Repeat each line of the material exactly.

---

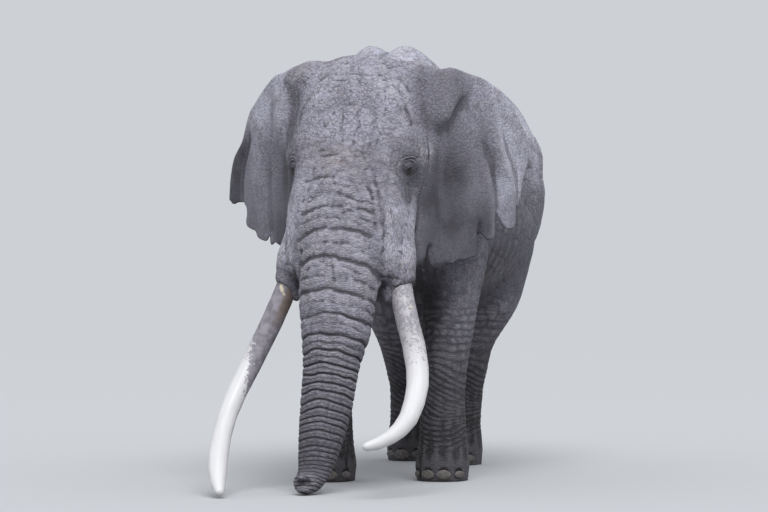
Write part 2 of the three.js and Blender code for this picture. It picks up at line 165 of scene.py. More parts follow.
# The cheeks fill the space between the trunk's root and the tusk sheaths down to the upper lip,
# and the ear muscles fill the space between the dome of the head and the ears.
fillings = [
    pad((side * across, ahead, height), radii)
    for side in (1, -1)
    for across, ahead, height, radii in (
        (0.25, -0.8, 2.26, (0.2, 0.2, 0.3)),
        (0.27, -0.9, 2.05, (0.2, 0.21, 0.3)),
        (0.29, -0.98, 1.9, (0.17, 0.17, 0.3)),
        (0.31, -1.05, 1.7, (0.12, 0.12, 0.2)),
        (0.385, -0.985, 1.445, (0.055, 0.065, 0.085)),
        (0.48, -0.32, 2.86, (0.165, 0.17, 0.28)),
        (0.515, -0.38, 2.62, (0.11, 0.12, 0.22)),
        (0.4, -0.4, 3.03, (0.21, 0.15, 0.175)),
    )
]
fillings += [
    pad((-0.5, -0.42, 3.045), (0.15, 0.12, 0.125)),  # over the right ear's root
    pad((0.345, -0.985, 1.455), (0.062, 0.07, 0.09)),  # the inner side of the left lip
]
body_form = flesh_copy(flesh_nodes, overlap)
plugs = [tusk_plug("left"), tusk_plug("right"), flesh_copy(["eye_left", "eye_right"], -0.004)]
for part in plugs + fillings:
    scrap = mesh_of("scrap", part)
    body_form.from_mesh(scrap)
    bpy.data.meshes.remove(scrap)
skin = object_of("skin", body_form)
skin_mesh = change(skin, "REMESH", mode="VOXEL", voxel_size=net_size)


def read(items, name, width, kind=float):
    """A property of all the points or edges, as one row for each."""
    flat = np.empty(len(items) * width, dtype=kind)
    items.foreach_get(name, flat)
    return flat.reshape(-1, width)


def places_of(mesh):
    return read(mesh.vertices, "co", 3) - np.array(home)


def place(mesh, places):
    mesh.vertices.foreach_set("co", (places + np.array(home)).astype(np.float32).ravel())
    mesh.update()


def normals_of(mesh):
    return read(mesh.vertex_normals, "vector", 3)


def edges_of(mesh):
    return read(mesh.edges, "vertices", 2, np.int64)


def rise(value, low, high):
    """From 0 at low to 1 at high, easing in and out."""
    share = np.clip((value - low) / (high - low), 0, 1)
    return share * share * (3 - 2 * share)


def fall(value, low, high):
    """From 1 at low to 0 at high."""
    return rise(-value, -high, -low)


def relax(places, edges, share, passes):
    """Moves each point towards the middle of its neighbours, again and again."""
    start, end = edges.T
    size = len(places)
    neighbours = np.maximum(np.bincount(start, minlength=size) + np.bincount(end, minlength=size), 1)
    for _ in range(passes):
        total = np.stack([
            np.bincount(start, column[end], size) + np.bincount(end, column[start], size)
            for column in places.T
        ], axis=1)
        places = places + share[:, None] * (total / neighbours[:, None] - places)
    return places


def spread(value, edges, passes):
    """A value blurred over the net."""
    return relax(value[:, None], edges, np.full(len(value), 0.5), passes)[:, 0]


def mix(first, second, share):
    return first * (1 - share) + second * share


def rounding(places):
    """How far the flats are rounded over: broadly on the barrel, hardly at the feet."""
    x, y, z = places.T
    reach = np.full(len(places), 0.11)
    head = rise(-y, 0.15, 0.5) * rise(z, 1.3, 1.7)
    reach = mix(reach, 0.058, head)
    face = rise(-y, 0.55, 0.75) * rise(z, 1.6, 1.8) * fall(np.abs(x), 0.36, 0.46)
    reach = mix(reach, 0.078, face)
    trunk = rise(-y, 0.95, 1.15) * fall(z, 1.5, 1.75)
    reach = mix(reach, np.interp(z, [0, 0.2, 0.6, 1.6], [0.012, 0.018, 0.034, 0.05]), trunk)
    legs = fall(z, 0.95, 1.5) * (1 - trunk)
    reach = mix(reach, np.interp(z, [0.0, 0.16, 0.3, 0.9], [0.007, 0.012, 0.026, 0.045]), legs)
    jaw = rise(-y, 0.3, 0.6) * fall(z, 1.5, 1.75) * (1 - trunk)
    reach = mix(reach, 0.022, jaw)
    return mix(reach, 0.016, rise(y, 2.72, 2.8))


places = places_of(skin_mesh)
edges = edges_of(skin_mesh)
reach = rounding(places)
passes = int(0.0258 / net_size ** 2)  # a finer net needs more of them for the same reach
share = np.minimum(2 * reach ** 2 / (passes * net_size ** 2), 0.95)
place(skin_mesh, relax(places, edges, share, passes))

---

-- Answer --
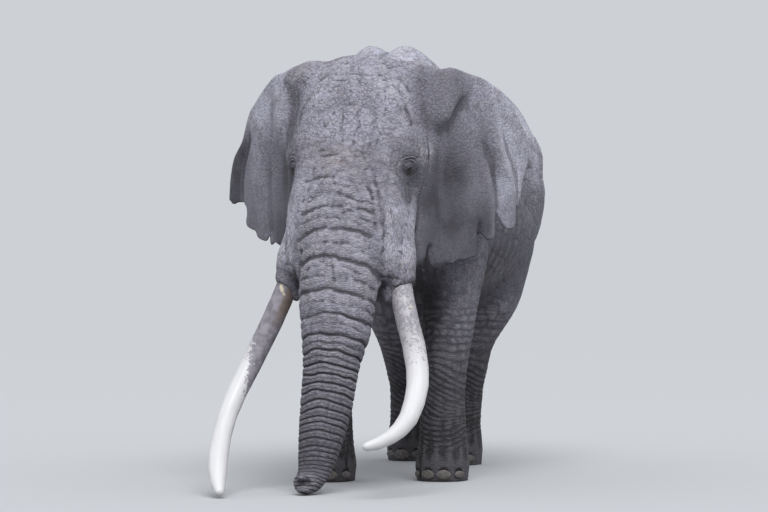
Write part 2 of the three.js and Blender code for this picture. It picks up at line 165 of scene.py. More parts follow.
# The cheeks fill the space between the trunk's root and the tusk sheaths down to the upper lip,
# and the ear muscles fill the space between the dome of the head and the ears.
fillings = [
    pad((side * across, ahead, height), radii)
    for side in (1, -1)
    for across, ahead, height, radii in (
        (0.25, -0.8, 2.26, (0.2, 0.2, 0.3)),
        (0.27, -0.9, 2.05, (0.2, 0.21, 0.3)),
        (0.29, -0.98, 1.9, (0.17, 0.17, 0.3)),
        (0.31, -1.05, 1.7, (0.12, 0.12, 0.2)),
        (0.385, -0.985, 1.445, (0.055, 0.065, 0.085)),
        (0.48, -0.32, 2.86, (0.165, 0.17, 0.28)),
        (0.515, -0.38, 2.62, (0.11, 0.12, 0.22)),
        (0.4, -0.4, 3.03, (0.21, 0.15, 0.175)),
    )
]
fillings += [
    pad((-0.5, -0.42, 3.045), (0.15, 0.12, 0.125)),  # over the right ear's root
    pad((0.345, -0.985, 1.455), (0.062, 0.07, 0.09)),  # the inner side of the left lip
]
body_form = flesh_copy(flesh_nodes, overlap)
plugs = [tusk_plug("left"), tusk_plug("right"), flesh_copy(["eye_left", "eye_right"], -0.004)]
for part in plugs + fillings:
    scrap = mesh_of("scrap", part)
    body_form.from_mesh(scrap)
    bpy.data.meshes.remove(scrap)
skin = object_of("skin", body_form)
skin_mesh = change(skin, "REMESH", mode="VOXEL", voxel_size=net_size)


def read(items, name, width, kind=float):
    """A property of all the points or edges, as one row for each."""
    flat = np.empty(len(items) * width, dtype=kind)
    items.foreach_get(name, flat)
    return flat.reshape(-1, width)


def places_of(mesh):
    return read(mesh.vertices, "co", 3) - np.array(home)


def place(mesh, places):
    mesh.vertices.foreach_set("co", (places + np.array(home)).astype(np.float32).ravel())
    mesh.update()


def normals_of(mesh):
    return read(mesh.vertex_normals, "vector", 3)


def edges_of(mesh):
    return read(mesh.edges, "vertices", 2, np.int64)


def rise(value, low, high):
    """From 0 at low to 1 at high, easing in and out."""
    share = np.clip((value - low) / (high - low), 0, 1)
    return share * share * (3 - 2 * share)


def fall(value, low, high):
    """From 1 at low to 0 at high."""
    return rise(-value, -high, -low)


def relax(places, edges, share, passes):
    """Moves each point towards the middle of its neighbours, again and again."""
    start, end = edges.T
    size = len(places)
    neighbours = np.maximum(np.bincount(start, minlength=size) + np.bincount(end, minlength=size), 1)
    for _ in range(passes):
        total = np.stack([
            np.bincount(start, column[end], size) + np.bincount(end, column[start], size)
            for column in places.T
        ], axis=1)
        places = places + share[:, None] * (total / neighbours[:, None] - places)
    return places


def spread(value, edges, passes):
    """A value blurred over the net."""
    return relax(value[:, None], edges, np.full(len(value), 0.5), passes)[:, 0]


def mix(first, second, share):
    return first * (1 - share) + second * share


def rounding(places):
    """How far the flats are rounded over: broadly on the barrel, hardly at the feet."""
    x, y, z = places.T
    reach = np.full(len(places), 0.11)
    head = rise(-y, 0.15, 0.5) * rise(z, 1.3, 1.7)
    reach = mix(reach, 0.058, head)
    face = rise(-y, 0.55, 0.75) * rise(z, 1.6, 1.8) * fall(np.abs(x), 0.36, 0.46)
    reach = mix(reach, 0.078, face)
    trunk = rise(-y, 0.95, 1.15) * fall(z, 1.5, 1.75)
    reach = mix(reach, np.interp(z, [0, 0.2, 0.6, 1.6], [0.012, 0.018, 0.034, 0.05]), trunk)
    legs = fall(z, 0.95, 1.5) * (1 - trunk)
    reach = mix(reach, np.interp(z, [0.0, 0.16, 0.3, 0.9], [0.007, 0.012, 0.026, 0.045]), legs)
    jaw = rise(-y, 0.3, 0.6) * fall(z, 1.5, 1.75) * (1 - trunk)
    reach = mix(reach, 0.022, jaw)
    return mix(reach, 0.016, rise(y, 2.72, 2.8))


places = places_of(skin_mesh)
edges = edges_of(skin_mesh)
reach = rounding(places)
passes = int(0.0258 / net_size ** 2)  # a finer net needs more of them for the same reach
share = np.minimum(2 * reach ** 2 / (passes * net_size ** 2), 0.95)
place(skin_mesh, relax(places, edges, share, passes))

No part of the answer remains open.